I think Stephen Hawkings statement most clearly mirrors my own concerns after studying about and working on computers both at first work and then as a hobby since 1966. Also, it might be important to realize that Hawking likely would have died without his computer assisted life. So, he is more integrally involved with AI in his life and survival than most people on earth and has been for some time.

 I learned to program in Cobol and Fortran in College in 1966 and 1967 and 1968. I then taught myself the Basic Language which many early home computers used until Gates created MS-DOS and then I learned to use this until Windows 95 came into being and so on. I also taught all my older kids( now 42 to 45 years of age) Basic and MS-DOS in the early to late 80s.

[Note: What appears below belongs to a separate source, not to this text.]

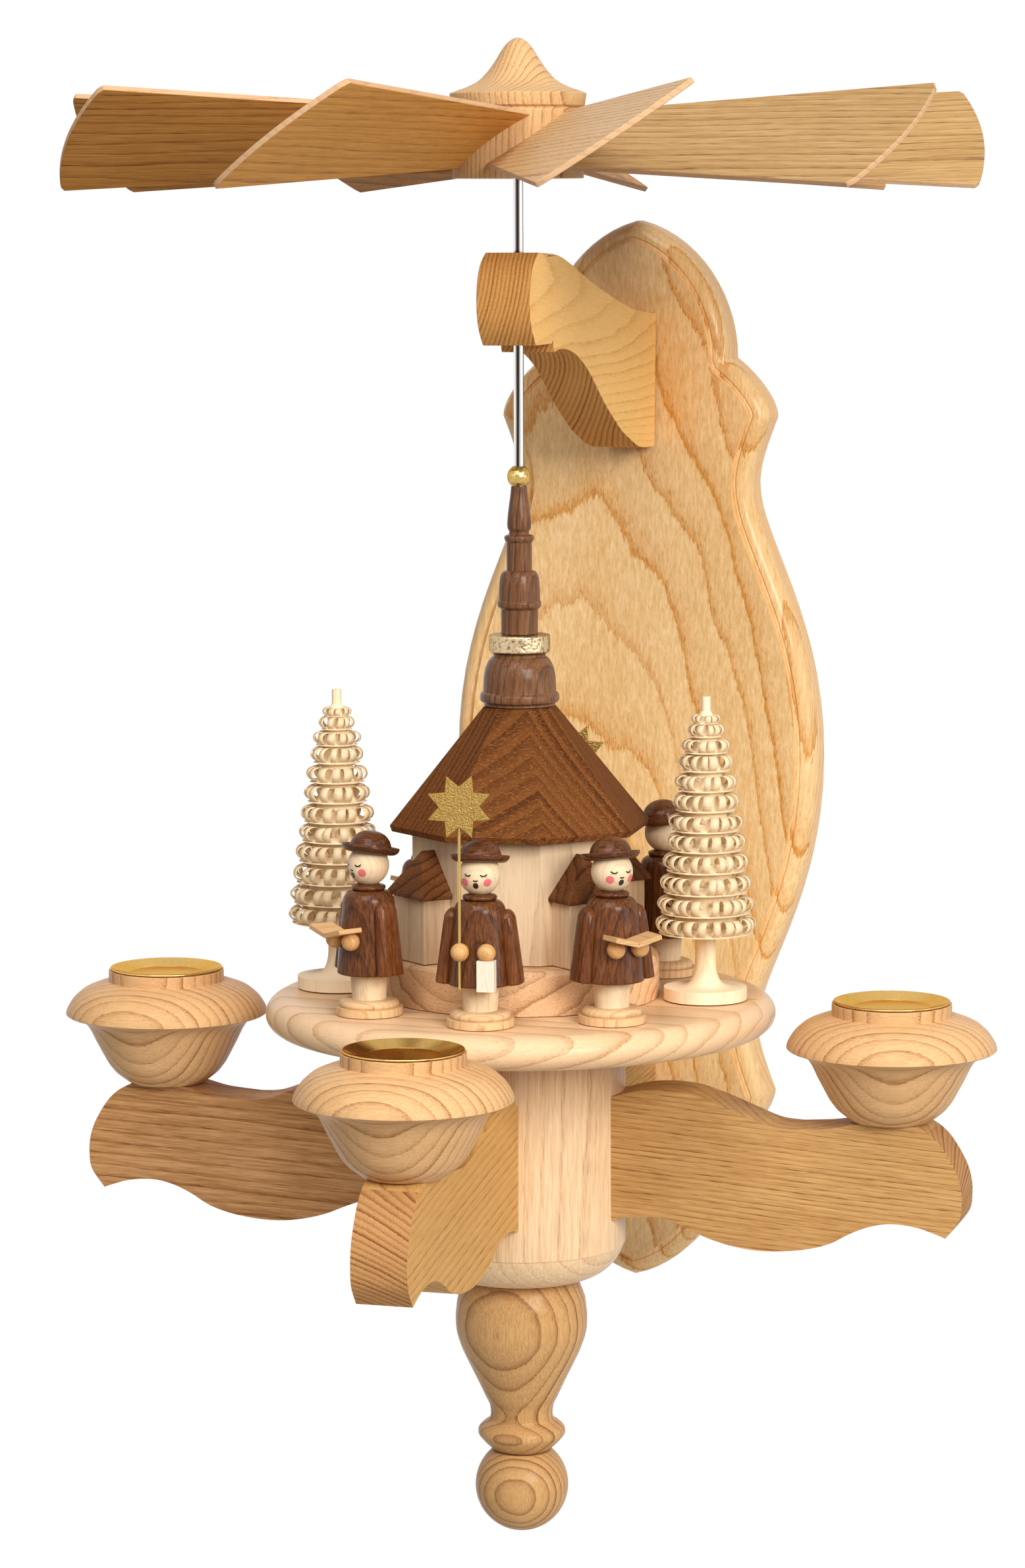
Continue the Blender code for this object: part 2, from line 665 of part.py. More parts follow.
def upper_arm(woods):
    """The arm that holds the top of the shaft, with its bush hole from below."""
    run = BOARD_TO_SHAFT + UPPER_ARM_NOSE - SEAT_GAP
    start = -BOARD_THICKNESS - SEAT_GAP

    def placed(shares):
        return [(start - x * run, UPPER_ARM_TOP - z * UPPER_ARM_FALL) for x, z in shares]

    outline = smooth_run(placed(UPPER_ARM_TOP_SHARES), ARM_CURVE_STEPS)
    outline += smooth_run(placed(UPPER_ARM_NOSE_SHARES), ARM_CURVE_STEPS)
    outline += placed(UPPER_ARM_CUSP_SHARES)
    outline += smooth_run(placed(UPPER_ARM_COVE_SHARES), ARM_CURVE_STEPS)
    made = sawn("upper_arm", outline, ARM_THICKNESS, woods["arm_wood"], turn=math.pi / 2)
    bush_run = BUSH_LENGTH + 2 * SEAT_GAP + CUT_OVERRUN
    nose_under = UPPER_ARM_TOP - UPPER_ARM_CUSP_SHARES[0][1] * UPPER_ARM_FALL
    bush_centre = nose_under - CUT_OVERRUN + bush_run / 2
    combine(made, "DIFFERENCE",
            rod("bush_hole", BUSH_RADIUS + FIT_GAP, bush_run, (0, SHAFT_Y, bush_centre)),
            rod("shaft_hole", SHAFT_HOLE / 2, UPPER_ARM_FALL, (0, SHAFT_Y, UPPER_ARM_TOP)))
    for height in upper_screw_heights():
        combine(made, "DIFFERENCE", screw_hole("upper_arm_screw_hole", height, 0))
    bore = SHAFT_RADIUS + RUNNING_GAP
    low, high = nose_under + SEAT_GAP, nose_under + SEAT_GAP + BUSH_LENGTH
    profile = [(bore, high), (BUSH_RADIUS, high), (BUSH_RADIUS, low), (bore, low)]
    turned("shaft_bush", profile, woods["brass"], SMALL_SIDES, True, location=(0, SHAFT_Y, 0))


def candle_arm_outline():
    """Side outline of a candle arm, run outward from its root in the post."""
    run = CANDLE_ARM_TIP - POST_RADIUS

    def placed(shares):
        return [(POST_RADIUS + x * run, CANDLE_ARM_SEAT - z * CANDLE_ARM_DROP) for x, z in shares]

    top = smooth_run(placed(CANDLE_ARM_TOP_SHARES), ARM_CURVE_STEPS)
    end = smooth_run(placed(CANDLE_ARM_END_SHARES), ARM_CURVE_STEPS)
    under = smooth_run(placed(CANDLE_ARM_UNDER_SHARES), ARM_CURVE_STEPS)
    return [(ARM_ROOT, top[0][1])] + top + end + under + [(ARM_ROOT, under[-1][1])]


def bracket_outline():
    """The rear bracket, from its root in the post to the board."""
    board = BOARD_TO_SHAFT - SEAT_GAP
    run = board - POST_RADIUS
    top = CANDLE_ARM_SEAT - BRACKET_TOP_SHARE * CANDLE_ARM_DROP
    under = [(POST_RADIUS + x * run, CANDLE_ARM_SEAT - z * CANDLE_ARM_DROP)
             for x, z in BRACKET_UNDER_SHARES]
    under = smooth_run(under, ARM_CURVE_STEPS)
    return [(ARM_ROOT, top), (board, top)] + under[::-1] + [(ARM_ROOT, under[0][1])]


ARM_TURNS = {"left": math.pi, "front": -math.pi / 2, "right": 0.0}


def candle_arms(woods):
    """Three arms at right angles, and the rear bracket as the fourth."""
    for side, turn in ARM_TURNS.items():
        sawn("candle_arm_" + side, candle_arm_outline(), ARM_THICKNESS, woods["arm_wood"],
             location=(0, SHAFT_Y, 0), turn=turn)
    bracket = sawn("rear_bracket", bracket_outline(), ARM_THICKNESS, woods["arm_wood"],
                   location=(0, SHAFT_Y, 0), turn=math.pi / 2)
    for height in bracket_screw_heights():
        combine(bracket, "DIFFERENCE", screw_hole("bracket_screw_hole", height, 0))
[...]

At that time most work was done with punch cards especially in accounting fields of work and processing. There was no Ram or microchips when I started working and playing with computers.

Nick Bostrom:
"Bosttrom warns that AI could turn dark quickly and dispose of humans. The subsequent world would harbor "economic miracles and technological awesomeness, with nobody there to benefit", like a Disneyland without children (or any humans at all).

Elon  Musk:
"The outspoken engineer and inventor has famously called AI our "biggest existential threat", fretting that it may be tantamount to "Summoning the demon".

Musk's statement gives portent to an old concept which might be "The mark of the beast" in Christianity.

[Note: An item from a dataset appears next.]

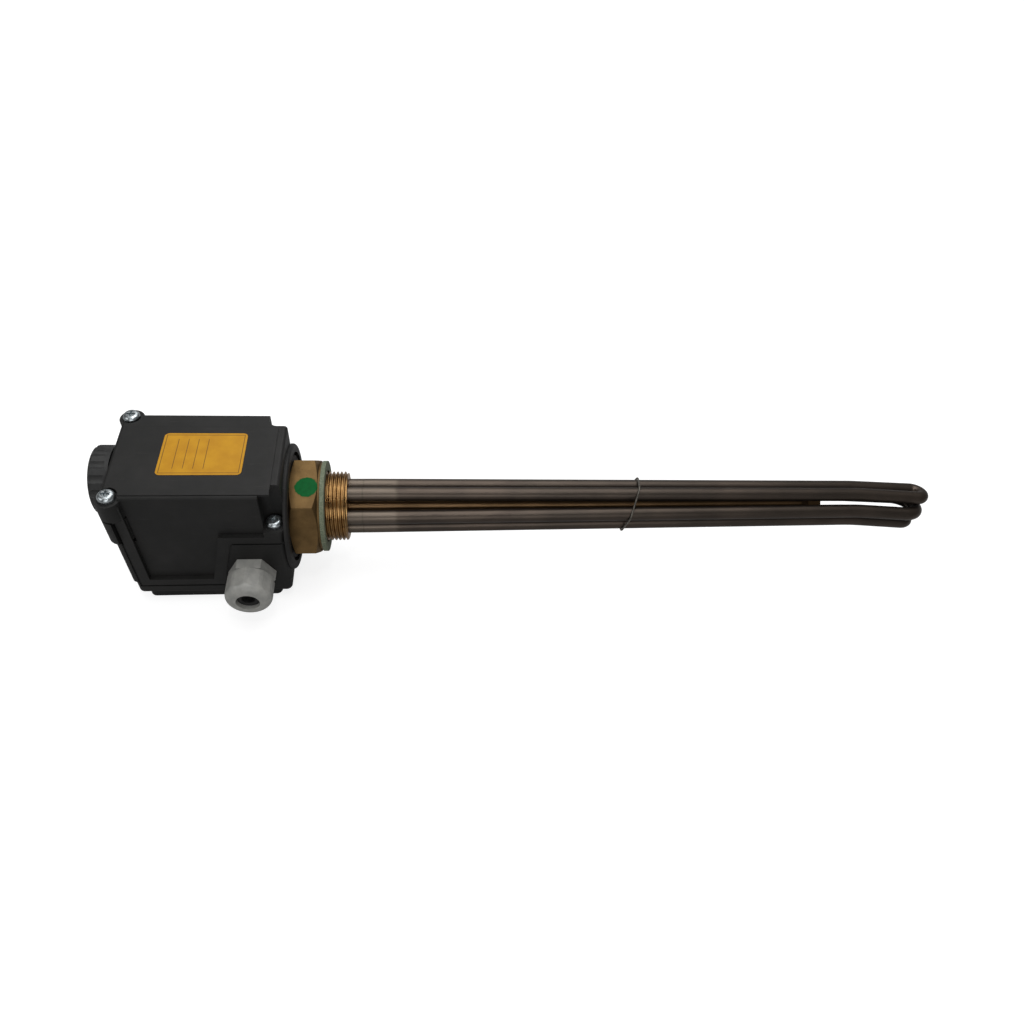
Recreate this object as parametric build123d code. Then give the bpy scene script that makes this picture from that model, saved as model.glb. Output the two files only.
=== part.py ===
from build123d import *
import math
import os

# Screw-in immersion heater with a thermostat, in millimetres.
# +X runs along the heater towards the tube ends, +Z towards the cover's flat top.
# The origin is the centre of the sealing face, where the brass hexagon meets the tank gasket.

# Brass screw head
thread_diameter = 41.91
thread_length = 15.0
thread_chamfer = 0.9
hex_across_flats = 55.0
hex_turn = 13.0
hex_front = 1.3
washer_face_diameter = 53.0
spigot_diameter = 36.0
spigot_length = 8.0
tank_gasket_ring = 6.5
tank_gasket_play = 0.95
tank_gasket_thickness = 2.5

# Heating tubes
tube_diameter = 8.5
tube_circle_radius = 12.25
tube_near_offset = 7.0
tip_circle_radius = 10.2
tip_near_offset = 5.3
straight_end = 30.0
taper_end = 338.0
tip_upper = 388.0
tip_middle = 385.6
tip_lower = 381.8
tip_droop = 2.4
loop_bulge = 1.4
tube_easing = 150.0
tube_rear_length = 4.0
braze_gap = 0.05
view_lift = 49.3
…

So, will AI help mankind or extinct mankind or both?

That is entirely up to all of us, isn't it?

Only by each of us  taking personal responsibility for the survival of mankind will it survive this in any way, shape or form.

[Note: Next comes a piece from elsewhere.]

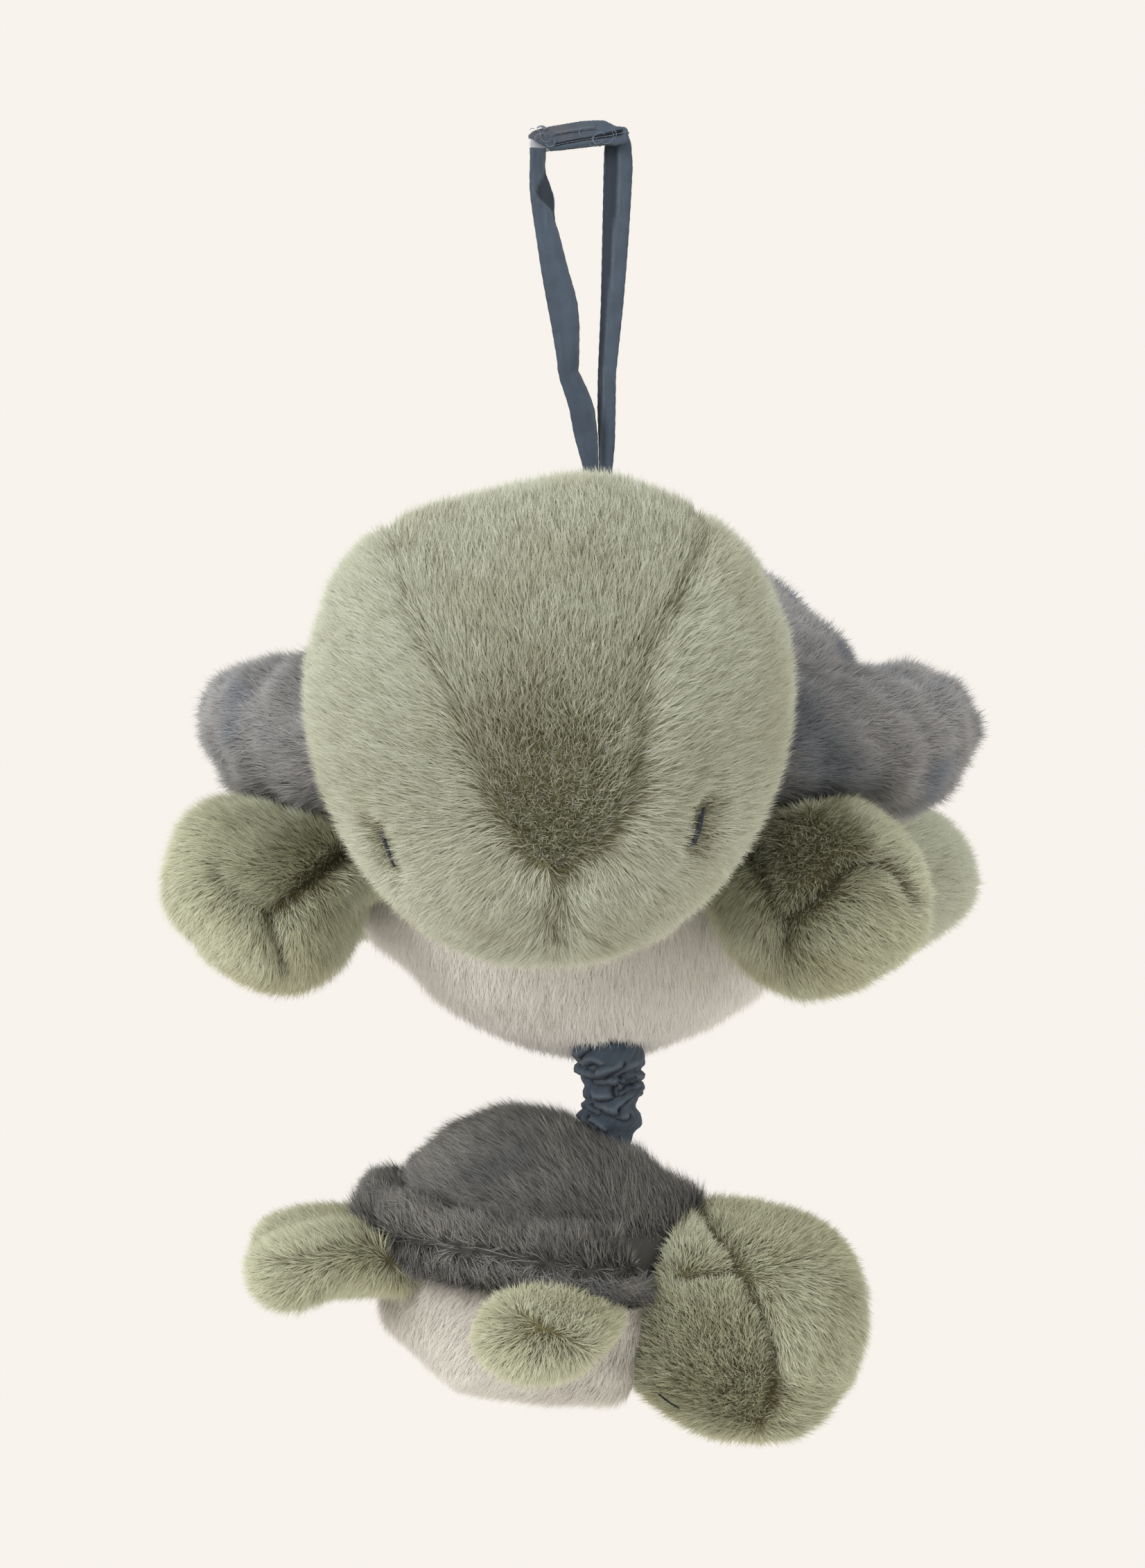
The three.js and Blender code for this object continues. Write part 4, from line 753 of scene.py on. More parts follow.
# Middle, radius, first heading and sweep of each loose curl, in millimetres and radians, and its thickness.
CURLS = (
    (-11.0, 1.9, 1.7, 0.4, 4.5, 0.07), (-9.5, 2.7, 1.5, 2.0, 4.0, 0.06), (-8.4, 1.2, 1.3, 3.6, 3.6, 0.07),
    (-12.2, 3.3, 1.1, 5.0, 4.0, 0.06), (-10.2, 1.4, 2.2, 1.0, 2.2, 0.05), (1.1, 4.0, 1.5, 2.2, 1.8, 0.06),
    (5.3, 1.9, 1.9, 0.8, 4.0, 0.07), (4.5, 2.2, 1.4, 2.6, 3.4, 0.06), (6.8, 2.9, 2.1, 4.2, 2.8, 0.06),
    (8.2, 3.2, 1.5, 5.2, 2.4, 0.06), (3.2, 0.8, 0.8, 3.0, 2.6, 0.06), (-13.2, 4.0, 0.9, 1.0, 1.6, 0.1),
    (-10.9, 4.0, 1.5, 0.5, 1.8, 0.2), (-11.1, 4.1, 1.2, 0.3, 2.1, 0.17), (-10.8, 3.6, 2.0, 0.7, 1.3, 0.14),
)
CURL_STEPS, CURL_SIDES, CURL_DEEP = 16, 5, -5.2
curl_places, curl_faces = [], []
for across, high, radius, heading, sweep, thick in CURLS:
    curl_faces += tube_faces(CURL_STEPS + 1, CURL_SIDES, first=len(curl_places))
    for k in range(CURL_STEPS + 1):
        turn = heading + sweep * k / CURL_STEPS
        out = Vector((math.cos(turn), 0, math.sin(turn)))
        at = Vector((across, CURL_DEEP - 0.35 * math.sin(math.pi * k / CURL_STEPS), high)) + radius * out
        curl_places += [
            (at + thick * (x * out + Vector((0, y, 0)))) / 1000 for x, y in round_points(CURL_SIDES)]
curl_mesh = outward_mesh("loose_curls", curl_places, curl_faces)
curls = new_object("loose_curls", curl_mesh, thread_finish.material)
for threads in (stitches, raw_edge, curls):
    fitted(threads, "closure", "slate_cloth")

tape_finish = Finish("black_nylon_tape", **{"Roughness": 0.55})
tape_finish.coloured(tape_finish.noise(700.0), (38, 44, 52), (62, 70, 80))
TAPE_ROWS, TAPE_ROW_GAP = 6, 0.0005
for node, name, ends, body, front, back, face, bow in (
        ("hook_tape", "hook_side", "hooks", "closure", -0.0030, -0.0024, -0.0024, -0.9),
        ("loop_tape", "loop_side", "loops", "mother", -0.0017, -0.0011, -0.0017, 0.5)):
    backing = cloth_band(name + "_backing", front, back, tape_finish.material, edge=0.0007, left=-0.006,
                         right=0.0126)
    fitted(backing, body, "closure_tape", node)
    rows = [[(x, face, 0.0017 + TAPE_ROW_GAP * k) for x in (-0.0055, 0.0122)] for k in range(TAPE_ROWS)]
    fitted(threads_along(name + "_" + ends, rows, tape_finish.material, Spacing=0.0008, Length=0.0006,
                         Radius=0.00005, Bow=bow, Turn=(math.radians(90), 0.0, 0.0), Stray=0.5, Seed=11),
           body, "closure_tape")

# Plush pile. Every cover is knitted fur fabric: a backing under a dense pile, 8 mm long, that leans one
# way, with its roots and the backing painted darker as painted shade. The pile is pressed in along the seams,
# and stops where two covers touch and inside the covers.

PILE_LONG, PILE_WIDE = 0.0080, 0.00030
PILE_DENSE = 6.2e6
PILE_ROLL = math.radians(48)
BARE_SHARE = 0.12
BARE_WITHIN, FULL_BEYOND = 0.0010, 0.0034
SHORTEST, LONGEST = 0.72, 1.12
CLUMP_SCALES = (130.0, 420.0)
COVER_SMOOTHINGS, COVER_FILL = 9, 0.7
STRAND = ((0, -0.5, -0.02), (0, 0.5, -0.02), (0.86, 0.0, 0.50))

strand_mesh = bpy.data.meshes.new("pile_strand")
strand_mesh.from_pydata(STRAND, [], [(0, 2, 1)])
kept_on(strand_mesh, "along", (0.0, 0.0, 1.0))
pile_strand = new_object("pile_strand", strand_mesh)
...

And by the way I am saying we are presently entering the Technological singularity right now. The only question is: "when does it Peak?"

Trump running for president and being this successful tells me that the Technological Singularity has already begun in earnest.

What is crazy to me really is that Global Climate change and the Technological Singularity might peak the same year!

"Which is not good news for humans in general."